First let’s tackle those of us who talk about church growth (a lot), like me and those of us who are part of growing churches.

Here are some wrong motives for church growth we have to continually check ourselves against.


So what do people who lead growing churches need to check? Let’s start with pride.


So…is pride driving your desire to see your church grow? That can be tough to answer accurately.

Pride is like greed; it rarely shows itself in the mirror.

How would you know if pride is driving your desire to grow? Just watch what happens when you grow or don’t grow. As Tim Keller says, if growth has become an idol to you, success will go to your head and failure will go to your heart.

Proud leaders do great as long as everything is moving up and to the right, but if things turn, they almost can’t stand the outcome because it crushes them.

A humble leader can lead in time of failure, stagnation, and success.

Humility separates what you do from who you are. Pride never does.


Some leaders want their church to grow because they need to be the best—to be the brightest, fastest, or on top.

There’s a world of difference between wanting to do your best and wanting to be the best.

Competition is an inferior motive for growth not just because it’s linked to pride, but because it diminishes the contribution of all others as ‘inferior.’ Leaders who always want to be first usually take delight in the fact that others are second.

And that stinks. Especially for a Christian.

Competitive leaders feel they have to be the best.

Healthy leaders simply want to do their best. (Sometimes, that even lands them at Number One.)


Sometimes insecure people want their church or organization to grow because it makes them feel better about themselves.

Insecurity and pride are closely linked. Why? Insecurity can lead to an obsession with self the same way narcissism can. The insecure person thinks about themselves constantly and will use others to make them feel better, which of course, is always a mistake.

Pride, competition, and insecurity should drive you to God (and perhaps to a Christian counselor), not to more.

Insecurity can lead to an obsession with self the same way narcissism can.


There’s also weird but real motive for growth in stuck or dying churches. Too many churches want to grow simply so they can stay afloat.

You’ve heard it more often than anyone would like to admit:

We need some people to help pay the bills.

We just need more butts in the seats if this is going to work.

We are so short on volunteers that we really need to get some new people in the doors.

People who join your church will soon see that you value them for what they can do, not for who they are. As a result, they won’t stick.

Cruel as it sounds, churches that want to grow simply to keep themselves alive probably should die. They’ve lost the mission.


Other churches don’t need to grow to stay afloat, but instead, they want to grow simply because, well, they want to grow.

The logic goes like this: Healthy things grow, right?
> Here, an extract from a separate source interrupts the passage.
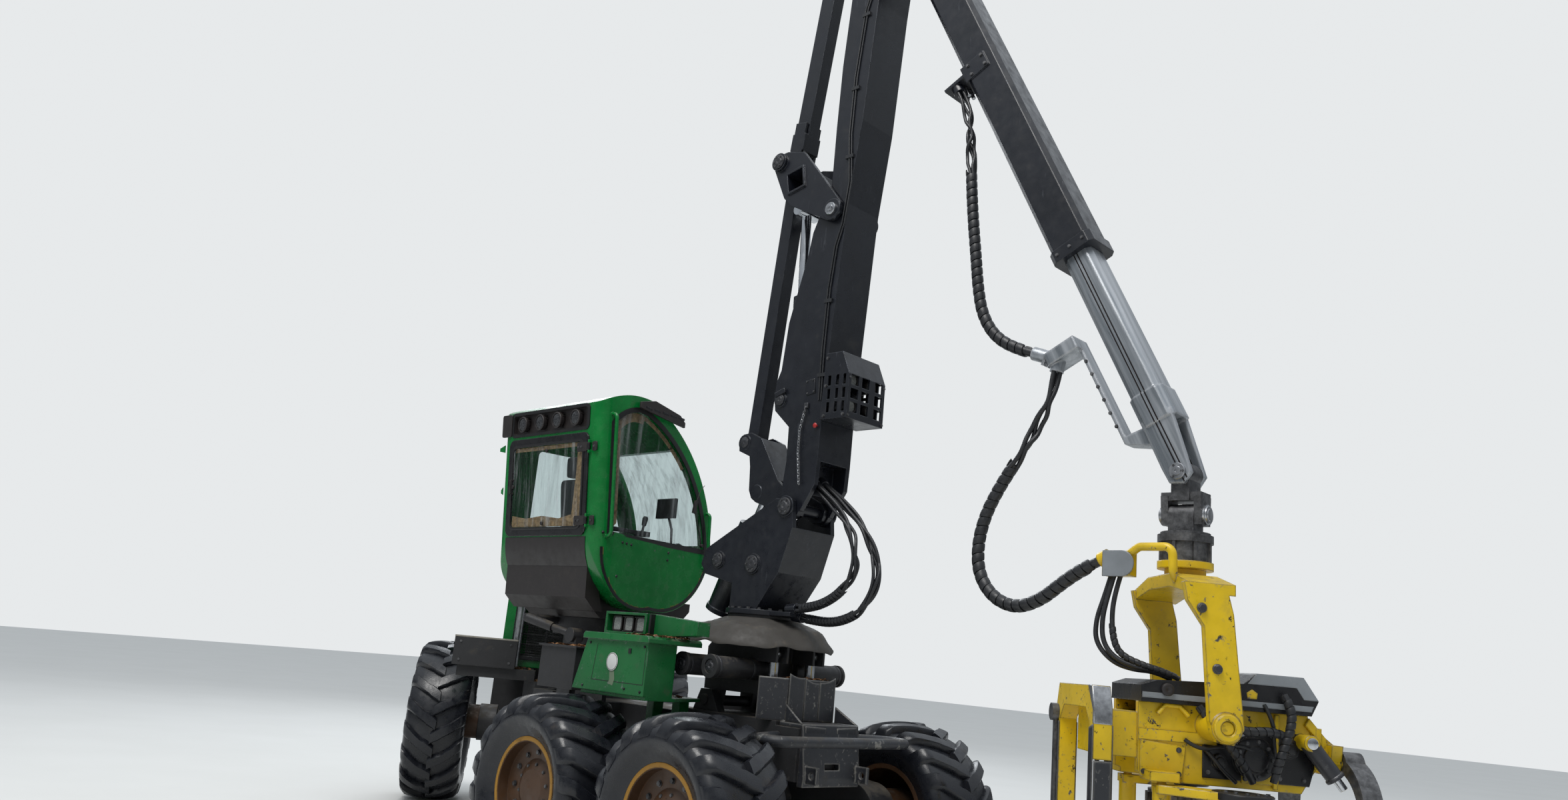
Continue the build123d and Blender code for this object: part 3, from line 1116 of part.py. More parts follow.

So we should add a campus, or add a service or embark on a building campaign to make more space.

Well, maybe. But actually maybe not.

But that healthy ‘thing’ should already be growing, to the point where you need to make a move or it just makes sense to make a move.

Expanding so you’ll start growing is like saying you want to get married so you’ll fall in love. No, you get married because you’ve fallen in love.

Usually, a church should expand because one of two things is happening:

There’s not enough room for people who are already coming.

You’ve got a thriving ministry in one location and you want to bring it to a new location.

Remember, you never reproduce who you want to be. You reproduce who you are.

What often happens when you expand because you want to expand is that you will end up with more debt, more complexity, more stagnation, and more confusion.

Dying at one location = 12 feet under at two locations.

Expanding for the sake of expansion is not a growth strategy; it’s actually an implosion strategy.


So that’s a pretty humbling heart check for those of us who love to see things grow.

But what about the critics of growth? Are the naysayers and critics always healthy?

Not always. here are three things critics of growth might be wise to pay attention to.


Sometimes I wonder if the critics of church growth are fueled (even a little bit) by jealousy.

Envy is a deadly motivator. It can’t see anyone else succeed and calls into question the motives of anyone who does.

Jealously says God hasn’t given me enough.

What’s worse, jealousy causes you to ignore your own issues while you invent issues for other people.

And this comes from a guy who’s had to wrestle jealousy to the ground.

Been there. Don’t want to live there.


Many critics of church growth feel threatened by churches that are actually being more effective in reaching the community than their church is.

If you’re feeling threatened, don’t criticize, reflect. Why are they reaching people you’re not? Why are they baptizing more people?

It’s probably not because they’ve sold out or secretly worship the devil. No, in many cases the leaders of growing churches are faithful (like you are). They’re just a little more relevant.

They’ve discovered how to speak to the culture.

The problem with relevance is that it always threatens irrelevance.

If you’re feeling threatened, there’s a very good chance that’s why.

So work on your relevance, not on taking shots at the leader who is.


If you’re not growing and others are, you’ll probably think of 1,000 reasons why.

You’re just being faithful.

They’ve sold out.

It’s harder where you are.

You just don’t have the right people.

God’s not being fair.

Justification leads to stagnation.

Instead of looking for justifications, look for explanations.

Why are you not accomplishing your mission? Why are you not moving forward? Why are you not reaching people?

Justifications lead to stagnation. Explanations lead to progress.

Find the explanation, muster up the courage and faith to address the issues, and you’ll move forward.